Netflix et Canal + tentent de séduire les stars de Nollywood
« Au Nigeria, le divertissement s’est construit sans aucune structure », explique Omotola Jalade-Ekeinde, fondatrice de TEFFEST et actrice aux 4,5 millions d’abonnés sur Instagram. « On a créé, inventé, produit et, pendant des décennies, personne ne nous a pris au sérieux. » Désormais les choses changent, les grandes majors commencent à s’intéresser à l’afropop, Netflix et Canal + tentent de séduire les stars de Nollywood. Mais face à un secteur totalement désorganisé, il est parfois difficile d’investir. « Le secteur privé essaie désormais de comprendre qui nous sommes, et comment nous fonctionnons », confie Omotola Jalade-Ekeinde, alias « Omo Sexy », 25 ans de carrière et pas une seule ride.
La « reine de Nollywood » a imaginé cette foire du secteur du divertissement comme une plate-forme où acteurs, chanteurs, producteurs, assureurs, avocats et agents de stars peuvent se rencontrer et s’organiser ensemble. « L’heure n’est pas aux célébrations », s’emporte Efe Omoregbe, manager de la superstar 2Face, et ancien directeur de la société nationale des droits d’auteur (COSON, Copyright Society of Nigeria), dissoute par le gouvernement pour causes de conflits internes. « Nous devons plutôt réparer et nous attaquer aux problèmes structurels graves dans le secteur », assène ce « vétéran » de la musique nigériane. « Nous vivons dans une culture de l’abus de la propriété intellectuelle ».
« On gagne plus d’argent sur les réseaux sociaux qu’en faisant des films »

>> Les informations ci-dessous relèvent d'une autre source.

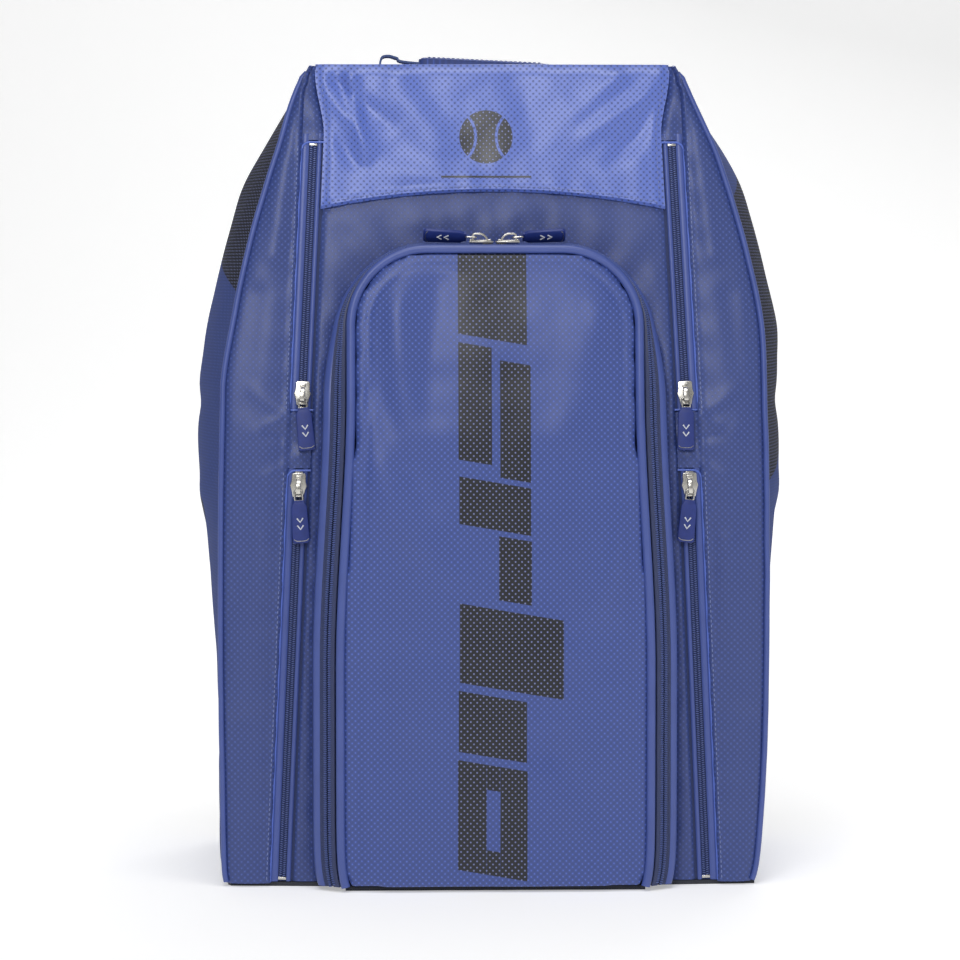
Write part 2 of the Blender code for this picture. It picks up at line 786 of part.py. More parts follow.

Quelque 80% des CD piratés dans le monde se trouvent au Nigeria, toujours selon PwC, et en presque 20 ans de carrière, Brymo, chanteur de pop à la voix envoutante, n’a jamais touché l’argent de la diffusion de ses tubes sur les radios locales. « Nous ne sommes quasiment pas protégés de la piraterie », explique-t-il. « A l’international, maintenant on profite des plateformes digitales de distribution telles que Spotify ou Youtube. Mais localement, on gagne de l’argent en faisant des concerts ou de la pub ». Là aussi, beaucoup de deals « se font avec des poignées de main » et trop peu de contrats, regrette Simeon Okoduwa, avocat spécialisé dans les droits de propriété intellectuelle.
Michelle Dede, autre superbe actrice nigériane, assure toujours demander un contrat écrit avant de commencer à tourner. « Les grandes boîtes de production comme Ebony TV ou Africa Magic le font toutes maintenant, et c’est un grand pas. Avant on me prenait pour une prétentieuse! » Il n’existe aucune protection sociale ou salaire minimum pour les acteurs, maquilleurs, cadreurs, éclairagistes… des métiers qui demandent des compétences poussées et restent extrêmement précaires. « On gagne plus d’argent en développant notre marque sur les réseaux sociaux qu’en faisant des films », s’emporte-t-elle. « Mais je devrais travailler mes rôles plutôt que de compter mes likes sur Instagram! » Michelle n’a toutefois pas hésité une seconde à abandonner son travail dans le marketing à Londres pour venir tenter sa chance à Lagos, et devenir une étoile de Nollywood. « Même si on est mal payé, rien ne me rend plus heureuse que de tourner des films. Je n’abandonnerais ça pour rien au monde ».